The implications of the pop culture of rock music for churches are ambiguous. The New York Times ran a feature article "Rock Finds Religion Again" (January 2, 1994.) The author, Guy Garcia, noted an almost apocalyptic denunciation of empty materialism -- themes which have been stated in more measured terms by John Paul 11. But the "salvation" sought by a rock singer like Michael McDermott in his album Gethsemane is strictly personal, outside if not against the churches. In a song called Leave It up to the Angels," McDermott sounds the broad theme of disillusion that runs through rock: "I'm frightened by the way I feel, maybe you are too/I'm losing faith in everything and everyone but you ... leave it to the angels."

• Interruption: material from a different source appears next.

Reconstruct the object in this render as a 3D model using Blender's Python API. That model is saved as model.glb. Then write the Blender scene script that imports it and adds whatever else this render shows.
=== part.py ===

The implication for official Catholicism may be contained in McDermott's personal history. A former altar boy, he contemplated entering the priesthood but, he say, "[I am] too weak a person to ever be a priest." The ghost of the omnipotent, invulnerable Father Chuck haunts the church: far from an image of sympathy or salvation, he is--in rock idiom--a "real turnoff!" Only a narrative responsive to passion, loneliness, and defeat responds to the rocker's urge. The Gospels have such a narrative (though with a startling twist at the conclusion). A God so vulnerable may require vulnerable ministers of grace.